Given the scope of the issue ABTO, on its own part, submitted recommendations for non-tariff tourists to the TCB a few months ago.
Apart from the permit issue which is being implemented other recommendations were monitoring of hotel occupancy, requirement of Passport or Voter Identity Card for checking-in at a hotel, important sites has to be accompanied by a licensed guide, monitoring of vehicle road-worthiness, introduce green fee for the regional vehicles plying in Bhutan and more research, development and promotion of regional tourist products.
Thinley Palden Dorji said that he had discussed the issue with HRAB budget hotel members and they were willing to have only two to three people in one room and not allow them to cook provided it is regulated by the government. He said that in the absence of regulations the hotels explained that regional tourists would simply go to another hotel which would allow such things.
According to the HRAB President it would not be fair to categorize all those coming via road as budget tourists as some of them stayed in five star and high end hotels too. He said that the numbers are not as much the problem as ensuring quality.
The President said that one more solution would be to have fee systems at important places like Dzongs and Lhakhangs so that it would provide an experience and at the same time allow these places to do better maintenance and improve their facilities for tourists.
He pointed out that even in Indian areas like Sikkim and Ladakh vehicles of other regions were not allowed or in the cases of states there were toll systems. He said in Bhutan’s case simply applying local measures to foreign cars like environment check, fee etc would also be important.

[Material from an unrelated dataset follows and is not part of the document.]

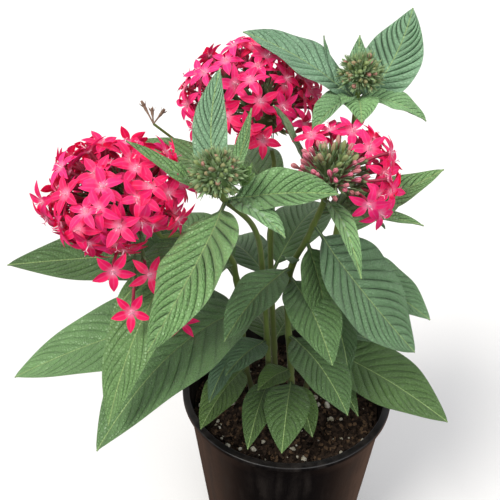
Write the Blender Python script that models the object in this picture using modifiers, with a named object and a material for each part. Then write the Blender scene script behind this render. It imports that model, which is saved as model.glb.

All stakeholders agreed that the stopping of actual movement would not be feasible given that Bhutan enjoys a reciprocal people and vehicle movement understanding with India, especially when people from Bhutan are travelling to eastern and southern Bhutan through Indian highways or travelling to India itself. However, they feel that there is enough room to maneuver and come up with policies and regulations to ensure both quality tourism and a good experience for regional tourists.